I do think that AD's are dished out far too easily though and although for many they do work, but for me they were like papering over the cracks, you still have to address the underlying issues, and once you go down the AD route it's bloody hard to come back and get off them, I've spent years trying to come off and failing because of debilitating withdrawals, and there is no help or information with withdrawing from AD's, my blog:
My main point, however, is that I agree with the Psychological Society's research that genes are not at the root of mental distress and that the factors are very complicated.
Sorry, when you say, 'mental distress', are you referring to something specific - or is that an umbrella term for depression, bipolar disorder, schizophrenia etc - because as far as I know the influence of genetic factors in these and other disorders, are still being researched.
Therapy is very very difficult but it can work very well in my experience. That's all.
No-one is saying therapy doesn't work well, it can and does. And sometimes it does in combination with drugs, and sometimes it is not appropriate for the circumstances in a person's life, and will not help in the way that drugs would.
snoopy I think possibley we should just disengage. I was merely responding to what you wrote. Of course I don't know how you feel about the parents with children with sn that you know.
Most parents of children with ASD, though by no means all, agree that there is a strong genetic predisposition in their family. Though I'm not sure any of them would describe ASD as a MH issue, certainly it can lead to MH problems.
I'm sure schizophrenia is highly inheritable too???.
I personally think drugs do have an important part to play in the treatment of MH. I don't think they should be prescribed willy nilly, but they are another weapon in the battle.
I was really interested to read your blog. I was aware that these drugs were addictive but I had no idea of the horrible nightmare that they can sometimes induce. Helps me understand a little bit better why they just can't keep off them. Thank you so much for posting this blog. I hope that you're ok! Sounds like you've been through the wars. I'm glad you've got a sweet husband and your sons to help you through it all.

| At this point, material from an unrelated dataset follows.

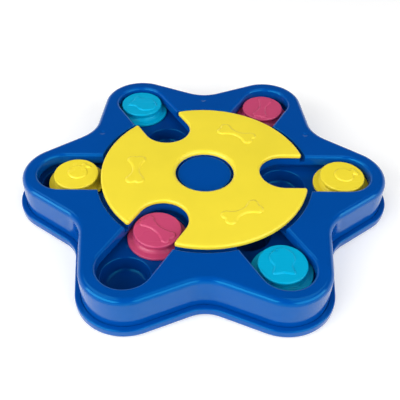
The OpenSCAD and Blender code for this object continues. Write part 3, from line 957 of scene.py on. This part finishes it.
class StageBuild(bpy.types.Operator):
    """Set up the camera, the floor and the soft lights"""
    bl_idname = "treat_puzzle.stage"
    bl_label = "Stage"

    NEAR_CLIP = 10 * MM
    # Paper floor: its side, grain and greys, its own glow, and the distances over which it fades to white
    FLOOR_SIZE = 6.0
    PAPER_SCALE = 300
    PAPER_GREYS = ((0.83, 0.83, 0.83, 1), (0.87, 0.87, 0.87, 1))
    FLOOR_GLOW = 0.3
    FLOOR_FADE = (0.35, 0.95)
    # Upward parts of a ray between which the white world turns dim, and how bright it stays overhead
    DIM_BETWEEN = (0.18, 0.45)
    DIM_GLOW = 0.05
    # Name, place, width, length and share of each soft light: two hang level overhead, and two hang
    # left and right of the camera and face the toy
    OVERHEAD = (("upper left light", (-0.53, 0.0, 1.0), 0.64, 1.1, 1.0),
                ("upper right light", (0.43, 0.0, 1.0), 0.54, 1.1, 0.7))
    BESIDE = (("left light", (-0.95, -0.75, 0.72), 1.7, 0.75, 1.0),
              ("right light", (0.95, -0.75, 0.72), 1.7, 0.75, 0.7))

    def camera(self, context, stage):
        """The camera at its turn, height and distance from the aim, rolled about its line of sight."""
        back = Vector((math.sin(stage.turn) * math.cos(stage.height),
                       -math.cos(stage.turn) * math.cos(stage.height), math.sin(stage.height)))
        right = (-back).cross(Vector((0, 0, 1))).normalized()
        up = right.cross(-back)
        tilt_right = math.cos(stage.roll) * right + math.sin(stage.roll) * up
        tilt_up = math.cos(stage.roll) * up - math.sin(stage.roll) * right
        data = bpy.data.cameras.new("camera")
        data.lens = stage.lens
        data.clip_start = self.NEAR_CLIP
        camera = bpy.data.objects.new("camera", data)
        turn = Matrix((tilt_right, tilt_up, back)).transposed().to_4x4()
        camera.matrix_world = Matrix.Translation(Vector(stage.aim) + back * stage.distance) @ turn
        context.scene.collection.objects.link(camera)
        context.scene.camera = camera

    def soft_light(self, context, name, place, width, length, glow):
        """A flat light whose power grows with its area, so that it looks as bright as its glow."""
        data = bpy.data.lights.new(name, "AREA")
        data.shape = "RECTANGLE"
        data.size = width
        data.size_y = length
        data.energy = glow * math.pi * width * length
        light = bpy.data.objects.new(name, data)
        light.location = place
        context.scene.collection.objects.link(light)
        return light

    def floor(self, context):
        """The pale paper under the toy.

        Its own glow shows to the eye and in reflections, and lights nothing.
        """
        material, shader, place = blank_material("pale floor")
        paper = shader.mix(shader.noise(place, self.PAPER_SCALE, 3), *self.PAPER_GREYS)
        matt = shader.node("ShaderNodeBsdfPrincipled", None,
                           {"Base Color": paper, "Roughness": 1, "Specular IOR Level": 0})
        rays = shader.ray("Camera") + shader.ray("Glossy") + shader.ray("Transmission")
        glow = shader.node("ShaderNodeEmission", None, {"Strength": rays * self.FLOOR_GLOW})
        near = shader.node("ShaderNodeAddShader", None, {0: matt, 1: glow})
        white = shader.node("ShaderNodeEmission", None, {"Strength": rays})
        distance = shader.node("ShaderNodeVectorMath", {"operation": "LENGTH"}, {0: place}, output="Value")
        far = shader.ramp(distance, *self.FLOOR_FADE)
        surface = shader.node("ShaderNodeMixShader", None, {0: far, 1: near, 2: white})
        shader.node("ShaderNodeOutputMaterial", None, {"Surface": surface})
        half = self.FLOOR_SIZE / 2
        mesh = bpy.data.meshes.new("floor")
        corners = [(-half, -half, 0), (half, -half, 0), (half, half, 0), (-half, half, 0)]
        mesh.from_pydata(corners, [], [(0, 1, 2, 3)])
        mesh.materials.append(material)
        plane = bpy.data.objects.new("floor", mesh)
        context.scene.collection.objects.link(plane)

    def surroundings(self, context):
        """A world that is white to the camera, and to the toy only near the horizon and below."""
        world = bpy.data.worlds.new("studio")
        context.scene.world = world
        shader = Shader(world)
        direction = shader.node("ShaderNodeTexCoord", output="Generated")
        height = shader.node("ShaderNodeSeparateXYZ", None, {"Vector": direction}, output="Z")
        dim = shader.ramp(height, *self.DIM_BETWEEN)
        seen = shader.ray("Camera")
        strength = seen + (1 - seen) * (1 - dim).blend(self.DIM_GLOW, 1)
        surface = shader.node("ShaderNodeBackground", None, {"Color": (1, 1, 1, 1), "Strength": strength})
        shader.node("ShaderNodeOutputWorld", None, {"Surface": surface})

    def execute(self, context):
        stage = context.scene.treat_puzzle.stage
        self.camera(context, stage)
        self.floor(context)
        self.surroundings(context)
        for name, place, width, length, share in self.OVERHEAD:
            self.soft_light(context, name, place, width, length, share * stage.top_glow)
        for name, place, width, length, share in self.BESIDE:
            light = self.soft_light(context, name, place, width, length, share * stage.side_glow)
            light.rotation_euler = (-Vector(place)).to_track_quat("-Z", "Y").to_euler()
        context.scene.view_settings.view_transform = "Standard"
        return {"FINISHED"}


class PuzzlePanel(bpy.types.Panel):
    """Settings and building steps of the treat puzzle"""
    bl_idname = "TREATPUZZLE_PT_main"
    bl_label = "Treat Puzzle"
    bl_space_type = "VIEW_3D"
    bl_region_type = "UI"
    bl_category = "Treat Puzzle"

    def draw(self, context):
        settings = context.scene.treat_puzzle
        for group in (settings.star, settings.slots, settings.turntable, settings.slider,
                      settings.finish, settings.stage):
            box = self.layout.box()
            box.label(text=group.bl_rna.description)
            for name in group.__annotations__:
                box.prop(group, name)
        for operator in OPERATORS:
            self.layout.operator(operator.bl_idname)


SETTINGS = (StarSizes, SlotSizes, TurntableSizes, SliderSizes, FinishColours, StageSettings, PuzzleSettings)
OPERATORS = (StageBuild, BaseTrayBuild, TopShellBuild, SlotPansBuild, TurntableBuild, TurntableCollarBuild,
             HubCapBuild, SlidersBuild, FastenersFinish, FeetFinish)


def register():
    for part in SETTINGS + OPERATORS + (PuzzlePanel,):
        bpy.utils.register_class(part)
    bpy.types.Scene.treat_puzzle = PointerProperty(type=PuzzleSettings)


def unregister():
    del bpy.types.Scene.treat_puzzle
    for part in reversed(SETTINGS + OPERATORS + (PuzzlePanel,)):
        bpy.utils.unregister_class(part)


def main():
    register()
    bpy.ops.treat_puzzle.stage()
    bpy.ops.treat_puzzle.base_tray()
    bpy.ops.treat_puzzle.top_shell()
    bpy.ops.treat_puzzle.slot_pans()
    bpy.ops.treat_puzzle.turntable()
    bpy.ops.treat_puzzle.turntable_collar()
    bpy.ops.treat_puzzle.hub_cap()
    bpy.ops.treat_puzzle.sliders()
    bpy.ops.treat_puzzle.fasteners()
    bpy.ops.treat_puzzle.feet()


if __name__ == "__main__":
    main()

Sorry I edited my last message and realise now that it doesn't read very well. When I say 'they' I was just referring to some friends and family who have been, like you, on Prozac or similar drugs for a very long time.
snoopy, I'm a depressive. I come from a long line of depressives. I respond really, really well to low dose SSRIs. But as I don't know what makes me depressed, I don't find talking therapies helpful. So in my case, the drugs do work and thank fuck for them. Yes, probably on them for the rest of my life, but so what? Without them my life would probably be shorter...
I should add... like ubermumsy the drugs work for me.